Aviation: This is a big one and is even recognised by airline owners such as Richard Branson. The irony there is not lost on many. When Mr Branson tweeted a green message last March, a well-known UK comedian tweeted this back at him …
@richardbranson You own an airline you mad cunt
— Frankie Boyle (@frankieboyle) April 1, 2015
It is of course a funny tweet, but also makes a serious point. There really are no easy answers here and so some really tough decisions will be called for. Right now aviation accounts for 2% of the total greenhouse gases, and by 2050 that will potentially triple … yikes.
Should the real cost of air travel be reflected in the ticket price?

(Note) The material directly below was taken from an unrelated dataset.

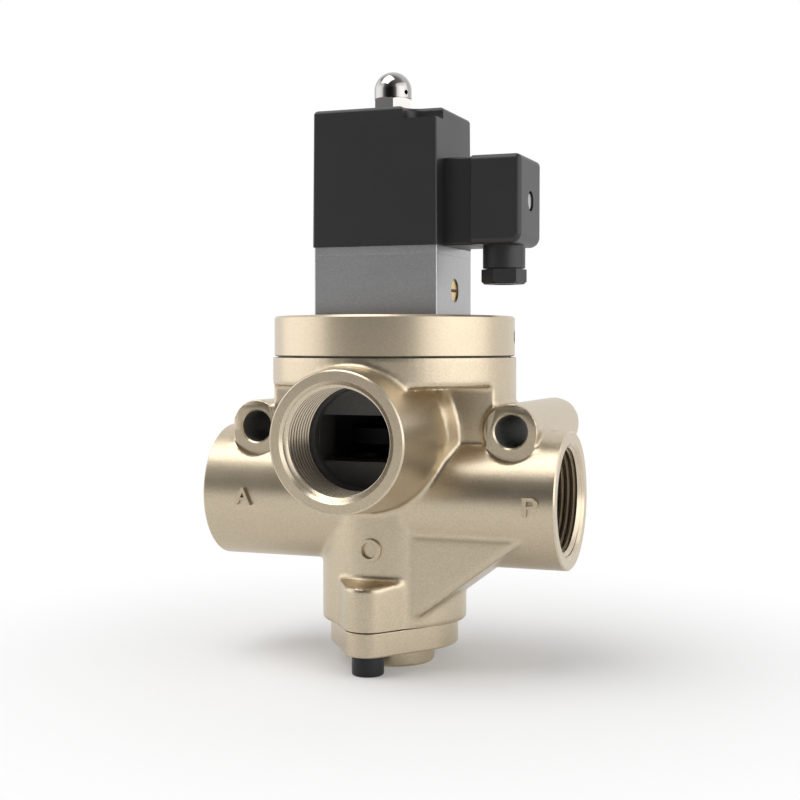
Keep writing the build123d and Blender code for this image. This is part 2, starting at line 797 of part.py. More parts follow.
def cap_seal():
    """Ring between the coil and the cap nut."""
    low = coil_top - cap_seal_thickness
    return ring(cap_seal_radius, stud_radius + loose_clearance, low, coil_top, pilot_x)


def cap_nut():
    """Domed hexagon nut with a vent hole in its dome."""
    hex_top = coil_top + cap_hex_height
    corner = cap_nut_flats / 2 / cos(radians(30))
    dome_start = coil_top + cap_nut_height - cap_dome_radius
    nut = hexagon(cap_nut_flats, coil_top, hex_top, pilot_x, 0, cap_nut_turn)
    slope = (corner - cap_nut_flats / 2) * tan(radians(30))
    nut &= turned([
        (0, coil_top), (corner, coil_top), (corner, hex_top - slope),
        (cap_nut_flats / 2, hex_top), (0, hex_top),
    ], pilot_x)
    nut += upright(cap_dome_radius, hex_top, dome_start, pilot_x)
    dome = Pos(pilot_x, 0, dome_start) * Sphere(cap_dome_radius)
    nut += dome & upright(cap_dome_radius + 1, dome_start, coil_top + cap_nut_height, pilot_x)
    nut -= upright(stud_radius + thread_clearance, coil_top, coil_top + cap_bore_depth, pilot_x)
    vent = along_x(vent_radius, 0, cap_dome_radius + 1, 0, coil_top + vent_height)
    return nut - Pos(pilot_x, 0, 0) * Rot(0, 0, vent_angle) * vent


def plug_gasket():
    """Flat gasket between the connector base and the plug."""
    high = plate_top + base_height
    gasket = slab(base_face_x, plug_back_x, -base_half_width, base_half_width, plate_top, high)
    gasket -= along_x(plug_screw_radius + bolt_clearance, base_face_x, plug_back_x, 0, plug_screw_z)
    for blade in blade_boxes(base_face_x, plug_back_x, blade_slot_margin):
        gasket -= blade
    return gasket


def plug_housing():
    """Square plug housing, open at its back, with the threaded sleeve of the cable gland."""
    low = plate_top
    high = plate_top + plug_height
    housing = slab(plug_back_x, plug_face_x, -plug_half_width, plug_half_width, low, high)
    outer_low = housing.edges().filter_by(Axis.Y).sort_by(lambda e: e.center().X - e.center().Z)[-1]
    housing = fillet(outer_low, plug_low_corner)
    outer_high = housing.edges().filter_by(Axis.Y).sort_by(lambda e: e.center().X + e.center().Z)[-1]
    long_edges = housing.edges().filter_by(Axis.X)
    housing = fillet(long_edges + [outer_high], plug_corner)
    housing += upright(sleeve_radius, sleeve_low, low + plug_wall, gland_x)
    cavity_end = plug_face_x - plug_front_wall
    inside = plug_half_width - plug_wall
    housing -= slab(plug_back_x, cavity_end, -inside, inside, low + plug_wall, high - plug_wall)
    housing -= upright(gland_throat_radius, sleeve_low, low + plug_wall, gland_x)
    housing -= upright(sleeve_bore_radius, sleeve_low, low, gland_x)
    housing -= along_x(plug_screw_radius + bolt_clearance, cavity_end, plug_face_x, 0, plug_screw_z)
    recess_end = plug_face_x - plug_screw_recess
    return housing - along_x(plug_screw_recess_radius, recess_end, plug_face_x, 0, plug_screw_z)


def plug_insert():
    """Terminal block inside the plug, with slots for the contacts."""
    inside = plug_half_width - plug_wall - insert_clearance
    low = plate_top + plug_wall + insert_clearance
    high = plate_top + plug_height - plug_wall - insert_clearance
    block = slab(plug_back_x, plug_back_x + insert_length, -inside, inside, low, high)
    block -= upright(gland_throat_radius, low, plug_screw_z - blade_width, gland_x)
    screw_bore = plug_screw_radius + bolt_clearance
    block -= along_x(screw_bore, plug_back_x, plug_back_x + insert_length, 0, plug_screw_z)
    for slot in blade_boxes(plug_back_x, base_face_x + blade_length + 1, blade_slot_margin):
        block -= slot
    return block


def plug_screw():
    """Long slotted screw that holds the plug on the coil."""
    seat = plug_face_x - plug_screw_recess
    tip = base_face_x - plug_screw_grip + bolt_clearance
    screw = along_x(plug_screw_radius - thread_clearance, tip, seat, 0, plug_screw_z)
    head_end = seat + plug_screw_recess - plug_screw_sunk
    screw += along_x(plug_screw_head_radius, seat, head_end, 0, plug_screw_z)
    half = plug_screw_slot_width / 2
    reach = plug_screw_head_radius + 1
    slot_floor = head_end - plug_screw_slot_depth
    return screw - slab(slot_floor, head_end, -half, half, plug_screw_z - reach, plug_screw_z + reach)


def gland_nut():
    """Hexagon nut of the cable gland, screwed up into the plug's sleeve."""
    corner = gland_hex_flats / 2 / cos(radians(30))
    nut = hexagon(gland_hex_flats, gland_hex_low, gland_hex_top, gland_x, 0, gland_hex_turn)
    nut &= turned([
        (0, gland_hex_low), (corner - gland_hex_edge, gland_hex_low),
        (corner, gland_hex_low + gland_hex_edge), (corner, gland_hex_top), (0, gland_hex_top),
    ], gland_x)
    spigot_top = gland_hex_top + gland_spigot_length
    nut += upright(sleeve_bore_radius - loose_clearance, gland_hex_top, spigot_top, gland_x)
    return nut - upright(gland_bore_radius, gland_hex_low, spigot_top, gland_x)


def gland_washer():
    """Thin washer between the gland nut and its seal."""
    outer = sleeve_bore_radius - loose_clearance
    low = gland_hex_top + gland_spigot_length
    return ring(outer, gland_washer_bore_radius, low, low + gland_washer_thickness, gland_x)


def gland_seal():
    """Rubber ring that grips the cable."""
    outer = sleeve_bore_radius - loose_clearance
    low = gland_hex_top + gland_spigot_length + gland_washer_thickness
    return ring(outer, gland_seal_bore_radius, low, plate_top, gland_x)


def guide_bush():
    """Flanged bush that guides the stem above the exhaust chamber."""
    groove_low = (exhaust_ceiling + piston_floor - stem_seal_thickness) / 2
    groove_top = groove_low + stem_seal_thickness
    inner = stem_radius + running_clearance
    return turned([
        (inner, exhaust_ceiling), (bush_radius, exhaust_ceiling),
        (bush_radius, piston_floor - bush_flange_thickness),
        (bush_flange_radius, piston_floor - bush_flange_thickness), (bush_flange_radius, piston_floor),
        (inner, piston_floor), (inner, groove_top), (stem_seal_radius, groove_top),
        (stem_seal_radius, groove_low), (inner, groove_low),
    ])


def stem_seal():
    """Ring in the bush's groove, round the stem."""
    middle = (exhaust_ceiling + piston_floor) / 2
    half = stem_seal_thickness / 2 - loose_clearance
    outer = stem_seal_radius - loose_clearance
    return ring(outer, stem_radius + running_clearance, middle - half, middle + half)


def upper_seat():
    """Seat ring of the exhaust, with its lip upwards."""
    low = seat_step_z - upper_seat_thickness
    return turned([
        (seat_bore_radius, low), (upper_seat_radius, low), (upper_seat_radius, seat_step_z),
        (seat_bore_radius + seat_lip_width, seat_step_z), (seat_bore_radius + seat_lip_width, upper_seat_z),
        (seat_bore_radius, upper_seat_z),
    ])


def lower_seat():
    """Seat ring of the inlet, with its lip downwards."""
    ring_low = lower_seat_z + seat_lip_height
    return turned([
        (seat_bore_radius, lower_seat_z), (seat_bore_radius + seat_lip_width, lower_seat_z),
        (seat_bore_radius + seat_lip_width, ring_low), (inlet_chamber_radius, ring_low),
        (inlet_chamber_radius, lower_seat_top), (seat_bore_radius, lower_seat_top),
    ])


def stem():
    """Turned stem with a collar above the exhaust poppet."""
    thread_low = lower_disc_low - poppet_nut_height - stem_tail
    thread_high = piston_top + piston_nut_height + stem_tip
    collar_top = stem_collar_low + stem_collar_thickness
    return turned([
        (0, thread_low), (stem_radius, thread_low), (stem_radius, stem_collar_low),
        (stem_collar_radius, stem_collar_low), (stem_collar_radius, collar_top),
        (stem_radius, collar_top), (stem_radius, piston_low),
        (stem_thread_radius, piston_low), (stem_thread_radius, thread_high), (0, thread_high),
    ])


def poppet_ring(low, high, outer=poppet_radius):
    """Ring that is clamped on the stem."""
    return ring(outer, stem_radius + thread_clearance, low, high)


def upper_poppet():
    """Metal disc behind the exhaust poppet's facing."""
    return poppet_ring(upper_disc_low, stem_collar_low)


def upper_facing():
    """Rubber facing that closes the exhaust seat."""
    return poppet_ring(upper_facing_low, upper_disc_low)


def poppet_spacer():
    """Sleeve that sets the two poppets apart."""
    return poppet_ring(lower_facing_top, upper_facing_low, spacer_radius)


def lower_facing():
    """Rubber facing that closes the inlet seat."""
    return poppet_ring(lower_disc_top, lower_facing_top)


def lower_poppet():
    """Metal disc behind the inlet poppet's facing."""
    return poppet_ring(lower_disc_low, lower_disc_top)


def poppet_nut():
    """Hexagon nut that clamps the poppets on the stem."""
    nut = hexagon(poppet_nut_flats, lower_disc_low - poppet_nut_height, lower_disc_low)
    return nut - upright(stem_radius + thread_clearance, lower_disc_low - poppet_nut_height, lower_disc_low)


def piston():
    """Piston disc with its seal groove."""
    outer = piston_radius - running_clearance
    middle = (piston_low + piston_top) / 2
    half = piston_seal_width / 2
    return turned([
        (stem_thread_radius + thread_clearance, piston_low), (outer, piston_low), (outer, middle - half),
        (outer - piston_seal_depth, middle - half), (outer - piston_seal_depth, middle + half),
        (outer, middle + half), (outer, piston_top), (stem_thread_radius + thread_clearance, piston_top),
    ])


def piston_seal():
    """Seal ring in the piston's groove."""
    outer = piston_radius - running_clearance
    middle = (piston_low + piston_top) / 2
    half = piston_seal_width / 2 - loose_clearance
    return ring(outer, outer - piston_seal_depth + loose_clearance, middle - half, middle + half)


def piston_nut():
    """Hexagon nut that holds the piston on the stem."""
    nut = hexagon(piston_nut_flats, piston_top, piston_top + piston_nut_height)
    return nut - upright(stem_thread_radius + thread_clearance, piston_top, piston_top + piston_nut_height)


def return_spring():
    """Spring under the inlet poppet, seated in the bottom cover's pocket."""
    return spring(spring_radius, spring_wire_width, spring_wire_height, spring_turns,
                  spring_pocket_floor, lower_disc_low)


def bottom_cover():
    """Cover under the foot, with the boss that holds the return spring."""
    plate = lug_plate(foot_radius - bottom_margin, foot_lug_radius - bottom_margin, boss_stand, body_low)
    low_edges = plate.faces().sort_by(Axis.Z)[0].outer_wire().edges()
    plate = fillet(low_edges, bottom_cover_edge)
    plate += turned([
        (0, 0), (boss_radius - boss_edge, 0), (boss_radius, boss_edge),
        (boss_radius, body_low), (0, body_low),
    ])
    plate -= upright(spring_pocket_radius, spring_pocket_floor, body_low)
    outer = bottom_seal_radius + bottom_seal_width / 2
    plate -= ring(outer, outer - bottom_seal_width, body_low - bottom_seal_depth, body_low)
    for side in (-1, 1):
        plate -= upright(bolt_radius + bolt_clearance, boss_stand, body_low, 0, side * bolt_offset)
    return plate


def bottom_seal():
    """Flat ring between the foot and the bottom cover."""
    half = bottom_seal_width / 2 - loose_clearance
    low = body_low - bottom_seal_depth
    return ring(bottom_seal_radius + half, bottom_seal_radius - half, low, body_low)


def bottom_bolts():
    """Two socket bolts that hold the bottom cover, their heads level with the boss."""
    length = bottom_cover_thickness + bolt_depth - bolt_clearance
    bolt = socket_screw(bolt_head_radius, boss_stand, bolt_radius, length,
                        bolt_socket_flats, bolt_socket_depth)
    return [Pos(0, side * bolt_offset, boss_stand) * Rot(180, 0, 0) * bolt for side in (-1, 1)]


pieces = [
    body, top_cover, cover_seal, cover_screws, cover_set_screw,
    pilot_block, block_seal, block_screws, coil_plate, nozzle, override_screw, override_seal,
    armature_tube, plunger, plunger_seal, plunger_spring, coil, contact_blades, cap_seal, cap_nut,
    plug_gasket, plug_housing, plug_insert, plug_screw, gland_nut, gland_washer, gland_seal,
    guide_bush, stem_seal, upper_seat, lower_seat,
    stem, upper_poppet, upper_facing, poppet_spacer, lower_facing, lower_poppet, poppet_nut,
    piston, piston_seal, piston_nut, return_spring,
    bottom_cover, bottom_seal, bottom_bolts,
]

os.makedirs("parts", exist_ok=True)
for piece in pieces:
    made = piece()
    shape = Compound(children=made) if isinstance(made, list) else made
    export_step(shape, os.path.join("parts", piece.__name__ + ".step"))
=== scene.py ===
import bpy
import json
import math
from mathutils import Matrix, Vector

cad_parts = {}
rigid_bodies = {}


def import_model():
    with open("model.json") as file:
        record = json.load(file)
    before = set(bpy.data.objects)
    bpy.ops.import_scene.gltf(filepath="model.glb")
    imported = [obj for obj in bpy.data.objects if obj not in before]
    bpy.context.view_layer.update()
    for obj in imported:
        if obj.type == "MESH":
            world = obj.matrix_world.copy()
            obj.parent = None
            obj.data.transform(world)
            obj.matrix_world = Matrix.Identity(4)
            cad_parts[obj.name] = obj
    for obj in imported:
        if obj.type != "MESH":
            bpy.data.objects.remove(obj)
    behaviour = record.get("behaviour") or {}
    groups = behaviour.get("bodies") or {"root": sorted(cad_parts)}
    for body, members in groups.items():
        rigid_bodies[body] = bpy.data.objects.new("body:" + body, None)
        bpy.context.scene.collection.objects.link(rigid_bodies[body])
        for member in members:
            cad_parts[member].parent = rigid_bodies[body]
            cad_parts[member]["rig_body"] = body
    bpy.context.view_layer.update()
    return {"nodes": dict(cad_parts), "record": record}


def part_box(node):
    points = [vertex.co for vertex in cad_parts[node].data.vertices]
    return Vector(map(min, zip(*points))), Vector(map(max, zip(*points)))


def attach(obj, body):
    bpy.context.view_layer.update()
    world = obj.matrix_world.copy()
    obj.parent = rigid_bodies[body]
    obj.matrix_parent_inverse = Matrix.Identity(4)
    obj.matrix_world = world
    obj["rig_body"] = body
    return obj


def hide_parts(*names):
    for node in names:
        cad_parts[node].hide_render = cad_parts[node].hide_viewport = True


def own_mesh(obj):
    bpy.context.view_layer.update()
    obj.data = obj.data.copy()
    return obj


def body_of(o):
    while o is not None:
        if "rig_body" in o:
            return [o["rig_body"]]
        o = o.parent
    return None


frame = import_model()

# Frame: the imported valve, in metres. Sizes below are
# in millimetres times MM, and what the record states, such as the ports, is read from it.
MM = 0.001
nodes = frame["nodes"]
mounts = {mount["name"]: mount for mount in frame["record"]["mounts"]}
bpy.ops.object.select_all(action="DESELECT")


# Body casting: one sand casting in aluminium, faced and coated, and then bored. A piston barrel stands on
# a column, with the line tube across it, the exhaust tube in front, two mounting bosses and a bolted foot.
# Its parts are laid out as cast, grown together with soft blends, and then cut in the same order.
TURNS = {"X": (0, math.pi / 2, 0), "Y": (-math.pi / 2, 0, 0), "Z": (0, 0, 0)}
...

HFC coolants: Replacing the previous CFCs was a big win, but we can’t avoid the fact that the HFCs now used are a climate change problem. It might appear to be a small issue (Fridges etc…), but some analysts who have crunched the stats suggest that reducing HFCs could cut temperature rises 0.5C by 2100 on business as usual scenarios. That would potentially be a big win and so a cut is on the agenda of the UN’s Montreal Protocol next 8-14 October.
Shipping: This accounts for 3% of global emissions, and so far nobody has done anything … yet. This needs to change.
Back the the Title Question
Was the Paris summit our only real hope?
In the sense that it needed to set the stage for decisive action, then yes it very much was, and it has done exactly that.
It was not however the ultimate and complete solution, that was clear to everybody, and so no it was not our only hope. As listed above, we need to move forward and fight further battles, taking each and every step one by one. We don’t have all the answers (airlines, shipping, etc…), but we do, all of us (apart from the Republicans in the US), have a common goal, and so we need to keep pushing forward and build upon the foundation that has been laid by Paris, not only to implement and ratify that, but to take bolder more ambitious steps.
The alternative is truly unthinkable. Rapid sea level rise is now a real possibility and that would be massively disruptive, not in a small way. Several meters of sea level rise within about a century would wipe our many major well-known cities such as London and New York.